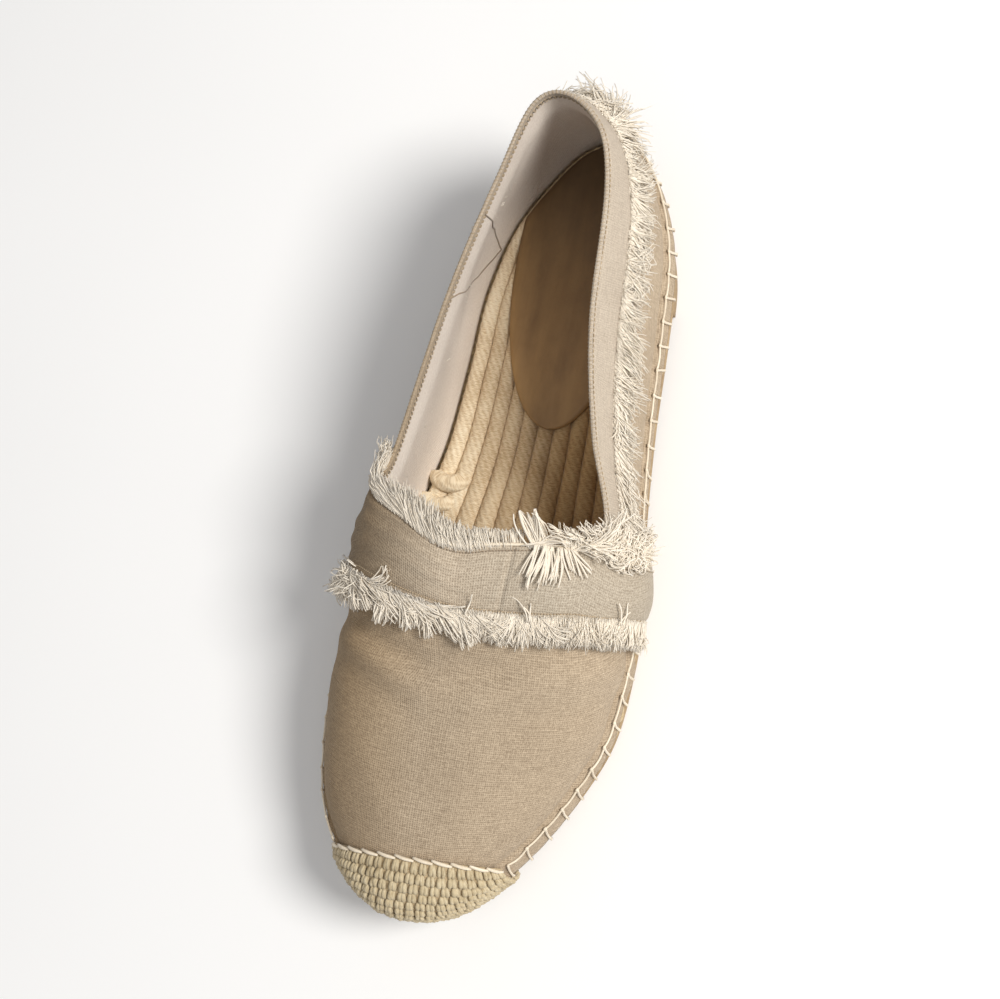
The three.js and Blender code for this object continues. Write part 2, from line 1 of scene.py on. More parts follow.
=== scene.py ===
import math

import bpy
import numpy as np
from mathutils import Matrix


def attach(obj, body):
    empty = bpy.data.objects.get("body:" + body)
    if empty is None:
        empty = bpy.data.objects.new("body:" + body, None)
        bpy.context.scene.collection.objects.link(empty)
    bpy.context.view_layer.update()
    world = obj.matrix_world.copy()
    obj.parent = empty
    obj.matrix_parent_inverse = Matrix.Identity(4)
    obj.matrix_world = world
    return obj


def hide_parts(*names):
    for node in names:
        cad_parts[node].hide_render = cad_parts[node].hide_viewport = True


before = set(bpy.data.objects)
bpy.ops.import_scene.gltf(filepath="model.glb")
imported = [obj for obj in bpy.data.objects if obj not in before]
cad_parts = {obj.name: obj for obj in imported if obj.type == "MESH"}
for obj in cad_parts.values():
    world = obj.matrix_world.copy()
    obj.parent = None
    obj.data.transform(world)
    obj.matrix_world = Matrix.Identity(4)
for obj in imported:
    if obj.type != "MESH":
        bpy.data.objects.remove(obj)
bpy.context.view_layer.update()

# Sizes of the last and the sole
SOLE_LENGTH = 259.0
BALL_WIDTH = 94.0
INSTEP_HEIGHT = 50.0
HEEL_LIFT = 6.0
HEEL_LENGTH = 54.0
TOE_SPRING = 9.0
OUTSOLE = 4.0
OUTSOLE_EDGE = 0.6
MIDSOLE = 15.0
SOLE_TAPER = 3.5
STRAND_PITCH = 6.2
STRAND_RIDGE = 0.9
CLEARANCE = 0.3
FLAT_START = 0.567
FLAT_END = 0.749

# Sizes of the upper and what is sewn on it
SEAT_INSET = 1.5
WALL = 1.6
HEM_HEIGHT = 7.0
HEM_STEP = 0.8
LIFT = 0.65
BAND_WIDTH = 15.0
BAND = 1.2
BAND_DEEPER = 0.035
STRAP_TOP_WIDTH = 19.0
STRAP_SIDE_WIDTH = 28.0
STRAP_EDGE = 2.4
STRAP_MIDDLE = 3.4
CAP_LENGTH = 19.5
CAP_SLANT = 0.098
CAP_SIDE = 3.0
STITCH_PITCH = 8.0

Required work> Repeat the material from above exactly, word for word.

Exercise solution>
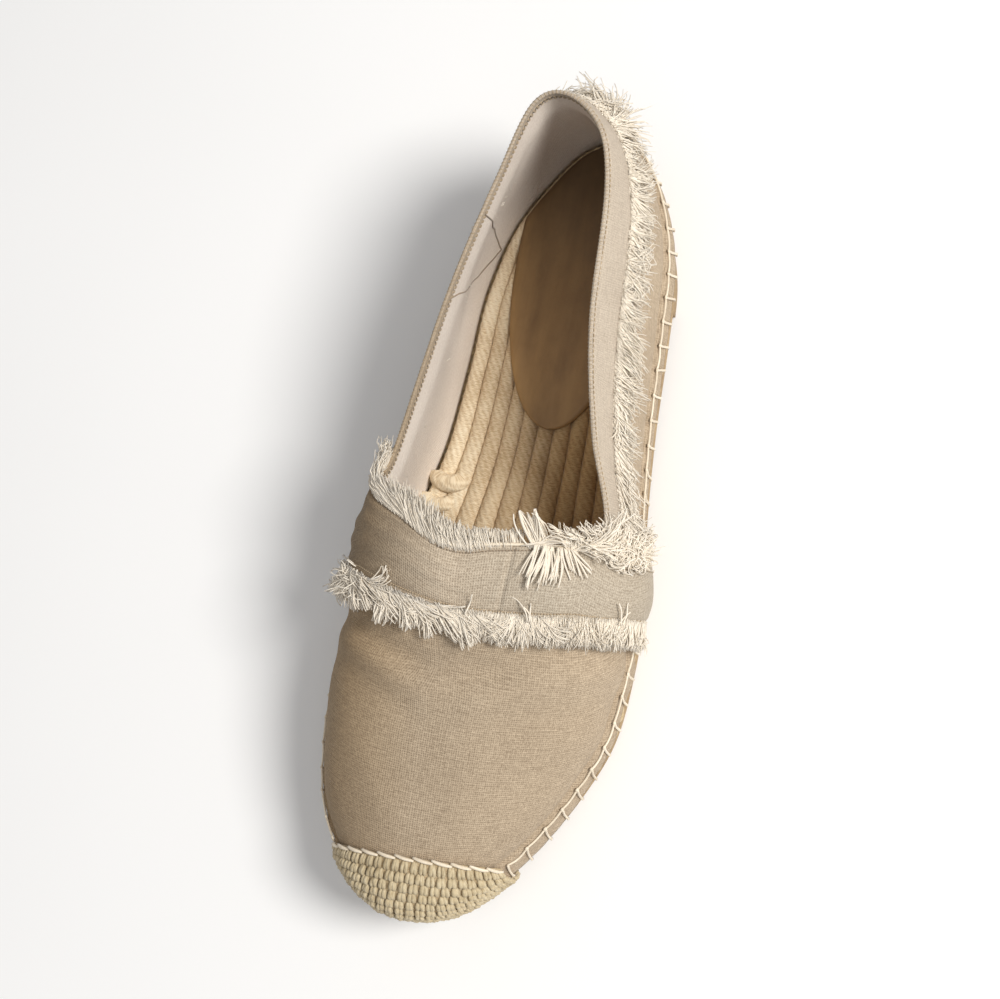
The three.js and Blender code for this object continues. Write part 2, from line 1 of scene.py on. More parts follow.
=== scene.py ===
import math

import bpy
import numpy as np
from mathutils import Matrix


def attach(obj, body):
    empty = bpy.data.objects.get("body:" + body)
    if empty is None:
        empty = bpy.data.objects.new("body:" + body, None)
        bpy.context.scene.collection.objects.link(empty)
    bpy.context.view_layer.update()
    world = obj.matrix_world.copy()
    obj.parent = empty
    obj.matrix_parent_inverse = Matrix.Identity(4)
    obj.matrix_world = world
    return obj


def hide_parts(*names):
    for node in names:
        cad_parts[node].hide_render = cad_parts[node].hide_viewport = True


before = set(bpy.data.objects)
bpy.ops.import_scene.gltf(filepath="model.glb")
imported = [obj for obj in bpy.data.objects if obj not in before]
cad_parts = {obj.name: obj for obj in imported if obj.type == "MESH"}
for obj in cad_parts.values():
    world = obj.matrix_world.copy()
    obj.parent = None
    obj.data.transform(world)
    obj.matrix_world = Matrix.Identity(4)
for obj in imported:
    if obj.type != "MESH":
        bpy.data.objects.remove(obj)
bpy.context.view_layer.update()

# Sizes of the last and the sole
SOLE_LENGTH = 259.0
BALL_WIDTH = 94.0
INSTEP_HEIGHT = 50.0
HEEL_LIFT = 6.0
HEEL_LENGTH = 54.0
TOE_SPRING = 9.0
OUTSOLE = 4.0
OUTSOLE_EDGE = 0.6
MIDSOLE = 15.0
SOLE_TAPER = 3.5
STRAND_PITCH = 6.2
STRAND_RIDGE = 0.9
CLEARANCE = 0.3
FLAT_START = 0.567
FLAT_END = 0.749

# Sizes of the upper and what is sewn on it
SEAT_INSET = 1.5
WALL = 1.6
HEM_HEIGHT = 7.0
HEM_STEP = 0.8
LIFT = 0.65
BAND_WIDTH = 15.0
BAND = 1.2
BAND_DEEPER = 0.035
STRAP_TOP_WIDTH = 19.0
STRAP_SIDE_WIDTH = 28.0
STRAP_EDGE = 2.4
STRAP_MIDDLE = 3.4
CAP_LENGTH = 19.5
CAP_SLANT = 0.098
CAP_SIDE = 3.0
STITCH_PITCH = 8.0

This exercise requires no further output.